A total of 80 Allegheny County bridges owned by the City of Pittsburgh and other municipalities are also listed as being in poor condition, as are 96 bridges owned by the state. Those 176 bridges make up about 11% of the county’s 1,583. More than 7% of all bridges in the U.S. have been given a poor rating, according to National Transportation Board’s Chair Jennifer Homendy. In Pennsylvania, that proportion is almost 15%.
It isn’t yet clear what exactly caused the bridge in Frick Park to fall, and experts say it could be months or even a year before a definitive cause is released.
At a Jan. 29 media briefing, Homendy said the agency has a long and technical investigation ahead of them.
“We’re looking for things like signs of corrosion, signs of fatigue cracking,” she said. “We are going to put this bridge under a microscope. We’re going to look at the entire history of this bridge … up until the day of the collapse.”

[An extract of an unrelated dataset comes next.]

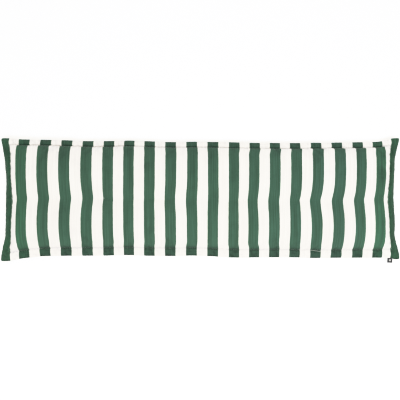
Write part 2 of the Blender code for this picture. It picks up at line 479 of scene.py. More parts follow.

Homendy also said a preliminary report from the NTSB will be ready in about 10 days.
“We hope to conclude everything and have a final report out [in] between 12 to 18 months, and we hope it’s less,” she said.
Information from the nine cameras on the Port Authority bus will be analyzed, too, along with inspection reports, change over time of loads and types of vehicles on the bridge and the impact of weather and road treatments.
“The use of road salt most certainly accelerates corrosion-related degradation of both steel and concrete structures,” said Kent Harries, professor of civil and environmental engineering in the Swanson School of Engineering at the University of Pittsburgh. “Indeed, the use of salt has been generally reduced over the years. There are alternatives that are used in many instances. Some of these, however, are rather more costly (others not).”
Salting was cited as one of the factors in the collapse of an overpass onto the eastbound lanes of Interstate 70 back in 2005, along with hits from trucks and simply time — bridges can die of natural causes, too.
The problem is that, like the signs say, “bridge ices before road.” Harries said bridges have air circulating beneath them and don’t have the benefit of the thermal mass of the solid body beneath a road. Without salt, the icy surface of a frozen bridge could cause drivers to veer off into the guard rails, or into each other.
“Salt is seen, I suppose, as a necessary evil to help maintain the safety of the traveling public,” Harries added.
Harries also said that bridges aren’t necessarily more likely to collapse in the winter. Many environmental factors, he said, can affect how a structure behaves.
“Certainly temperature is one. Extremes of temperature and rapid temperature changes can impact a structure’s performance,” he said.
All are factors that are considered during the design phase of construction.
Pittsburgh Public Safety announced Monday afternoon that a public observation area for the Fern Hollow collapse site will be established on the Squirrel Hill side of the bridge. It will be open from dawn to dusk, with officers in the area at all times, and it can be accessed by walking down Forbes Avenue from South Dallas. Onlookers can park at the Frick Environmental Center, officials said.
Folks are still reminded to avoid the closed-off perimeter of the collapse site because of an array of potential hazards.